─── Information supplied

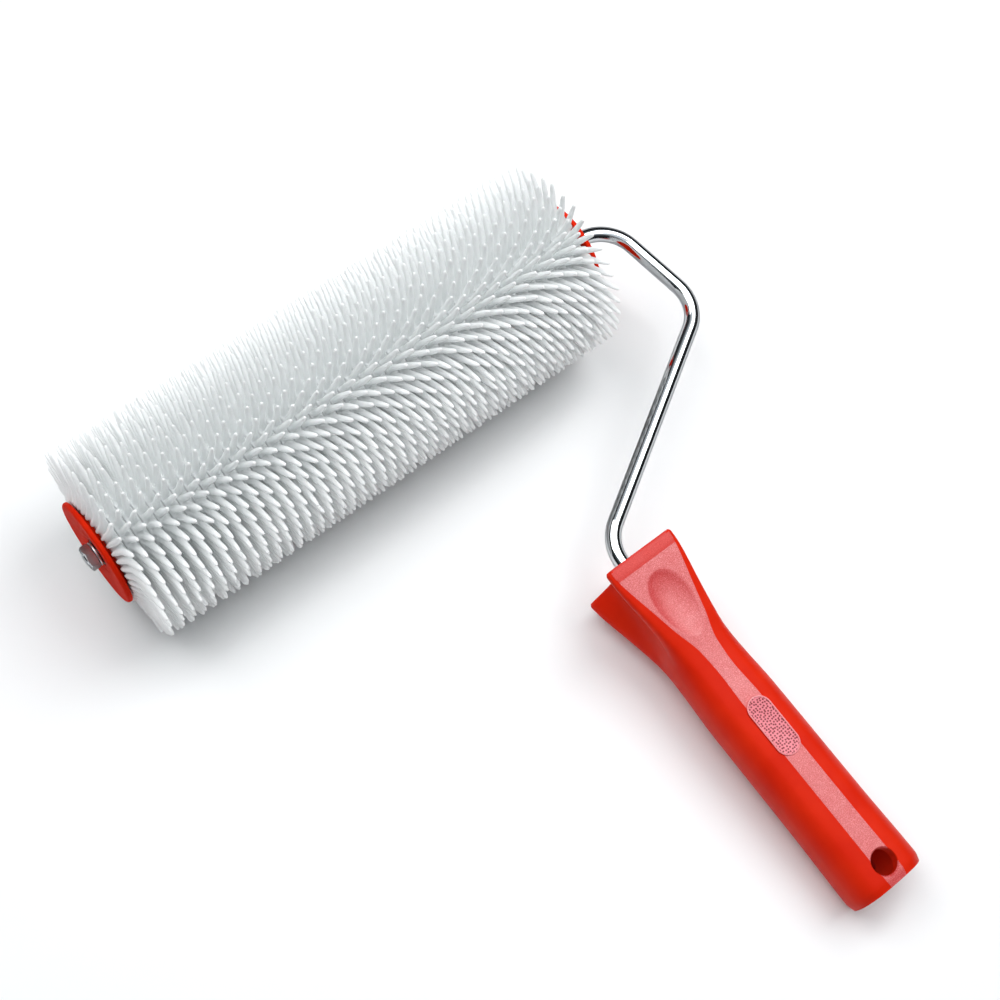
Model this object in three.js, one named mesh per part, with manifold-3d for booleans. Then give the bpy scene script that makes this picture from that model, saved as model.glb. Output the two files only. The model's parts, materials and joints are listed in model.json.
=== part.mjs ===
// Spiked pattern roller on a bent wire frame with a hollow moulded handle.
// Millimetres, +Z up. The tool lies at rest: spikes and handle butt on the ground.
import * as THREE from 'three';
import { mergeVertices } from 'three/addons/utils/BufferGeometryUtils.js';
import Module from 'manifold-3d';

const wasm = await Module();
wasm.setup();

// Roller
const TIP_R = 45;              // radius to the spike tips
const ROOT_R = 22.5;           // radius where the spikes start
const RINGS = 45;
const RING_PITCH = 5.37;
const RING_WIDTH = 5.07;
const END_LIP = 1.5;           // the first and last rings are this much wider, towards the caps
const SPIKES = 40;             // per ring, in two interleaved rows
const RING_BORE_R = 20.95;
const TUBE_R = 19.6;
const TUBE_BORE_R = 17.4;
const TUBE_HALF = 120.9;
const CAP_R = 24;
const CAP_OUT = 125;           // half of the roller's overall width
const CAP_IN = 122.7;
const SPIGOT_R = 17.0;
const SPIGOT_END = 108;
const CAP_BORE_R = 6.3;
const BUSH_R = 5.9;
const BUSH_BORE_R = 3.85;

// Wire frame, in the plane of the handle: X along the roller, Y towards the roller
const WIRE_R = 3.5;
const THREAD_R = 2.95;         // turned-down end that takes the washer and the nut
const SHOULDER_X = -123.8;
const WIRE_SIDES = 12;
const BEND_R = 19;
const NUT_R = 5.77;            // across corners / 2, for 10 mm across flats
const WIRE_END_X = 49.8;       // where the rod enters the handle
const WIRE_PATH = [[-129.6, 0], [148.1, 0], [157.2, -56.5], [WIRE_END_X, -120.1], [WIRE_END_X, -181]];

// Handle, measured along its own axis from the roller's axis
const HANDLE_X = 50.7;
const BUTT_Y = -298.8;
const SOCKET_R = 10.6;         // hollow butt, takes an extension pole
const SOCKET_DEPTH = 92;
const HANG_Y = -289.4;
const HANG_R = 5.5;
const BADGE_Y = -221.5;
const DIMPLE_Y = -159;
const HEAD_SLANT = 0.04;       // the head's end face leans towards the front by this slope
const HEAD_FROM = -136;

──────

Set task :: Give back each line above precisely as it stands.

Written solution ::
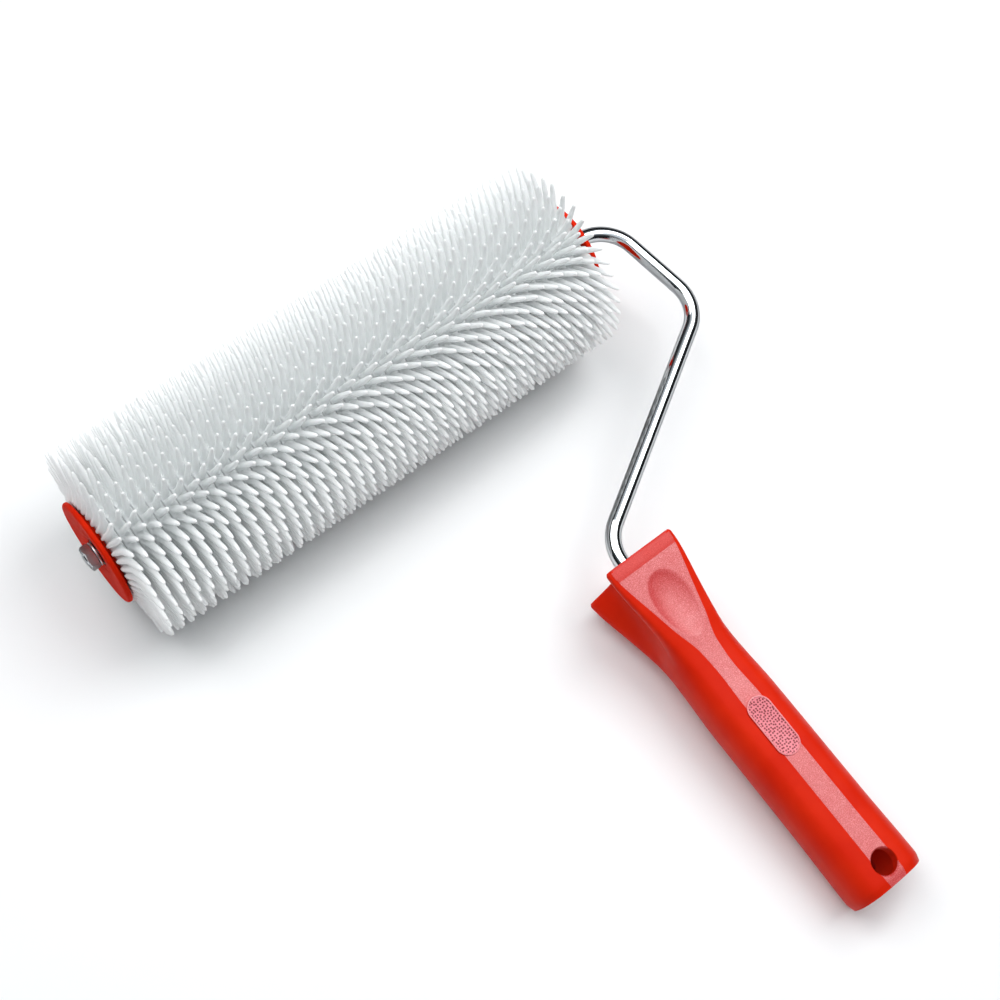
Model this object in three.js, one named mesh per part, with manifold-3d for booleans. Then give the bpy scene script that makes this picture from that model, saved as model.glb. Output the two files only. The model's parts, materials and joints are listed in model.json.
=== part.mjs ===
// Spiked pattern roller on a bent wire frame with a hollow moulded handle.
// Millimetres, +Z up. The tool lies at rest: spikes and handle butt on the ground.
import * as THREE from 'three';
import { mergeVertices } from 'three/addons/utils/BufferGeometryUtils.js';
import Module from 'manifold-3d';

const wasm = await Module();
wasm.setup();

// Roller
const TIP_R = 45;              // radius to the spike tips
const ROOT_R = 22.5;           // radius where the spikes start
const RINGS = 45;
const RING_PITCH = 5.37;
const RING_WIDTH = 5.07;
const END_LIP = 1.5;           // the first and last rings are this much wider, towards the caps
const SPIKES = 40;             // per ring, in two interleaved rows
const RING_BORE_R = 20.95;
const TUBE_R = 19.6;
const TUBE_BORE_R = 17.4;
const TUBE_HALF = 120.9;
const CAP_R = 24;
const CAP_OUT = 125;           // half of the roller's overall width
const CAP_IN = 122.7;
const SPIGOT_R = 17.0;
const SPIGOT_END = 108;
const CAP_BORE_R = 6.3;
const BUSH_R = 5.9;
const BUSH_BORE_R = 3.85;

// Wire frame, in the plane of the handle: X along the roller, Y towards the roller
const WIRE_R = 3.5;
const THREAD_R = 2.95;         // turned-down end that takes the washer and the nut
const SHOULDER_X = -123.8;
const WIRE_SIDES = 12;
const BEND_R = 19;
const NUT_R = 5.77;            // across corners / 2, for 10 mm across flats
const WIRE_END_X = 49.8;       // where the rod enters the handle
const WIRE_PATH = [[-129.6, 0], [148.1, 0], [157.2, -56.5], [WIRE_END_X, -120.1], [WIRE_END_X, -181]];

// Handle, measured along its own axis from the roller's axis
const HANDLE_X = 50.7;
const BUTT_Y = -298.8;
const SOCKET_R = 10.6;         // hollow butt, takes an extension pole
const SOCKET_DEPTH = 92;
const HANG_Y = -289.4;
const HANG_R = 5.5;
const BADGE_Y = -221.5;
const DIMPLE_Y = -159;
const HEAD_SLANT = 0.04;       // the head's end face leans towards the front by this slope
const HEAD_FROM = -136;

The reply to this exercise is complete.